Tragedi ini merusak hubungan kenegaraan antar kedua negara dan terus berlangsung hingga bertahun-tahun kemudian, hubungan Sunda-Majapahit tidak pernah pulih seperti sediakala. Pangeran Niskalawastu Kancana — adik Putri Pitaloka yang tetap tinggal di istana Kawali dan tidak ikut ke Majapahit mengiringi keluarganya karena saat itu masih terlalu kecil — menjadi satu-satunya keturunan Raja yang masih hidup. Kebijakannya antara lain memutuskan hubungan diplomatik dengan Majapahit. Akibat peristiwa ini pula, di kalangan kerabat negeri Sunda diberlakukan peraturan larangan estri ti luaran. Peraturan ini kemudian ditafsirkan lebih luas sebagai larangan bagi orang Sunda untuk menikahi orang Jawa.

Tindakan keberanian dan keperwiraan Raja Sunda dan putri Dyah Pitaloka untuk melakukan tindakan bela pati dihormati dan dimuliakan oleh rakyat Sunda dan Bali dan dianggap sebagai teladan. Raja Lingga Buana dijuluki “Prabu Wangi” karena kepahlawanannya membela harga diri negaranya. Keturunannya, raja-raja Sunda kemudian dijuluki Siliwangi yang berasal dari kata Silih Wangi yang berarti pengganti, pewaris atau penerus Prabu Wangi.

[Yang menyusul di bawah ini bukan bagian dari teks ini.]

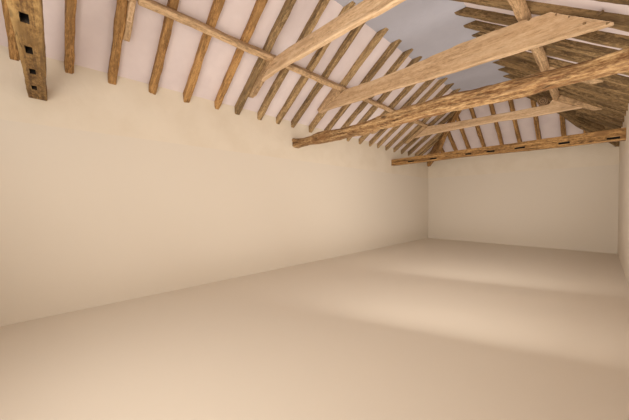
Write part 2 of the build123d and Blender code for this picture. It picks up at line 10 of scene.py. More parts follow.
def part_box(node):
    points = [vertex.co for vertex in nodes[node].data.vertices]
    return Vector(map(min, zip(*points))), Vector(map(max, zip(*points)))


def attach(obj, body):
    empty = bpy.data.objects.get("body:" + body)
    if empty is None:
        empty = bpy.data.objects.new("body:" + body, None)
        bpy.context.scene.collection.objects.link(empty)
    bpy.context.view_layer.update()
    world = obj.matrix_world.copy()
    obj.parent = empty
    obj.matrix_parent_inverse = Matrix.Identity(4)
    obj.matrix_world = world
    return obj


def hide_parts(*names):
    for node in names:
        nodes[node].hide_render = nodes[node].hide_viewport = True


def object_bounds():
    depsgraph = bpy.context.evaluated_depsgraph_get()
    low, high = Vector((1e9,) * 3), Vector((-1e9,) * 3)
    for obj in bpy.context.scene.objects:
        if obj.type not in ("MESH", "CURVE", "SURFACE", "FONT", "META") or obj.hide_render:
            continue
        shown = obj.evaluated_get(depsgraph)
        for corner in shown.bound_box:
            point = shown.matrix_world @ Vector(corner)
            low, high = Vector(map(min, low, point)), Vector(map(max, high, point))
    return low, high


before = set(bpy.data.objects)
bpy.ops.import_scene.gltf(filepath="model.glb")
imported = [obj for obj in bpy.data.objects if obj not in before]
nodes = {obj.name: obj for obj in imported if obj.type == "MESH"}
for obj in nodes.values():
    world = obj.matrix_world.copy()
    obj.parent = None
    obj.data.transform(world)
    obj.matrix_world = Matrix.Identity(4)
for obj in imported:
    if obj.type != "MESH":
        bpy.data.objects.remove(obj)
cad_low, cad_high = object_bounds()
scene = bpy.context.scene

# Sizes that the looks share with the frame
PITCH = math.radians(35.5)
HIP_PITCH = math.atan(math.tan(PITCH) / math.sqrt(2))
WALL_LOW, WALL_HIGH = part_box("wall_head_left")
ROOM_HALF = -WALL_HIGH.x
ROOM_NEAR = WALL_LOW.y
ROOM_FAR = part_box("wall_head_end")[0].y
ROOM_DEPTH = 2.204  # feet of the wall heads above the room's floor
BAYS = 5  # of rafters on each side slope

# Directions up each slope and each hip, and along the room's axes
UP_LEFT = Vector((math.cos(PITCH), 0, math.sin(PITCH)))
UP_RIGHT = Vector((-math.cos(PITCH), 0, math.sin(PITCH)))
UP_END = Vector((0, -math.cos(PITCH), math.sin(PITCH)))
HIP_RUN = math.cos(HIP_PITCH) / math.sqrt(2)  # a hip's part across the room, and along it
UP_HIP_LEFT = Vector((HIP_RUN, -HIP_RUN, math.sin(HIP_PITCH)))
UP_HIP_RIGHT = Vector((-HIP_RUN, -HIP_RUN, math.sin(HIP_PITCH)))
SIDE_SLOPES = (("left", UP_LEFT), ("right", UP_RIGHT))
ACROSS = Vector((1, 0, 0))
ALONG = Vector((0, 1, 0))
UPRIGHT = Vector((0, 0, 1))


# Camera
PHOTO_WIDTH = 629.0
FOCAL_PIXELS = 273.15
SENSOR = 36.0
CLIP_NEAR = 0.02
EYE = Vector((2.044, -4.633, -0.924))
LOOK_YAW = math.radians(46.246)
LOOK_PITCH = math.radians(-1.213)
LOOK_ROLL = math.radians(-0.407)


def add_camera():
    data = bpy.data.cameras.new("camera")
    data.sensor_fit = "HORIZONTAL"
    data.sensor_width = SENSOR
    data.lens = SENSOR * FOCAL_PIXELS / PHOTO_WIDTH
    data.clip_start = CLIP_NEAR
    camera = bpy.data.objects.new("camera", data)
    turn = Matrix.Rotation(LOOK_YAW, 4, "Z")
    tilt = Matrix.Rotation(math.pi / 2 + LOOK_PITCH, 4, "X")
    roll = Matrix.Rotation(LOOK_ROLL, 4, "Z")
    camera.matrix_world = Matrix.Translation(EYE) @ turn @ tilt @ roll
    scene.collection.objects.link(camera)
    scene.camera = camera


add_camera()


# Working with objects and their meshes
MERGE = 0.0002  # corners closer than this become one
FLAT = math.radians(0.5)  # faces that meet at less than this become one
SHARP = 0.87  # cosine between the two faces of an arris, at most
IN_LINE = 0.97  # cosine between an arris and the grain, at least
ARRIS_STEPS = 2


def only(piece):
    """Selects one object and nothing else."""
    bpy.ops.object.select_all(action="DESELECT")
    piece.select_set(True)
    bpy.context.view_layer.objects.active = piece


def edit_picked(piece):
    """Opens a piece for editing, with what is picked on it."""
    only(piece)
    bpy.ops.object.mode_set(mode="EDIT")


def edit_all(piece):
    """Opens a piece for editing, with all of it picked."""
    edit_picked(piece)
    bpy.ops.mesh.select_all(action="SELECT")


def done():
    bpy.ops.object.mode_set(mode="OBJECT")


def pick(piece, kind, wanted):
    """Picks the edges or polygons for which wanted is true, from object mode."""
    mesh = piece.data
    for parts in (mesh.vertices, mesh.edges, mesh.polygons):
        parts.foreach_set("select", [False] * len(parts))
    parts = getattr(mesh, kind)
    parts.foreach_set("select", [bool(wanted(part)) for part in parts])


def copy_of(node, name):
    """A free copy of a node's mesh, its corners merged and its flat faces whole."""
    piece = bpy.data.objects.new(name, nodes[node].data.copy())
    piece.data.materials.clear()
    scene.collection.objects.link(piece)
    edit_all(piece)
    bpy.ops.mesh.remove_doubles(threshold=MERGE)
    bpy.ops.mesh.dissolve_limited(angle_limit=FLAT)
    done()
    return piece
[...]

8 thoughts on “Kidung Sunda”

  1. kalau benar semua ini bermula dari masalah pulitik, betapa ironis jika sekarang masih ada yang menganggap pernikahan suku jawa-sunda sebagai sesuatu yang terlarang 😦

    Like

      1. Sebagian orang memang menjadikan hal-hal primordial seperti suku dan agama sebagai pertimbangan. menurutku, itu hak mereka. cuman kalau itu kemudian menjadi penghambat terlaksananya sesuatu yang baik, wew, sayang banget ya 😦

        Like

          1. apa itu ya salah satu alasan kenapa banyak jomblo merajalela? selain salah jokowi, sepertinya itu karena standar budaya masyarakat kita yang kadang gak masuk akal *apasih

            Like

  2. Kisah ini mirip Red Wedding di GOT ya.
    Wuruk dan Pitaloka kurang kenal aja, jadi salah paham, tragis memang ceritanya.
    Kayaknya kesukuan kurang mendefinisikan identitas orang sebagai individu.

    Like

    1. Hi Somebody,

      Kamu benar. Sama-sama tragis.
      Coba mereka dipertemukan langsung lebih awal, mungkin ngga akan kejadian kaya gini.
      Seharusnya kesukuan ngga bisa dijadikan pertimbangan dalam percintaan.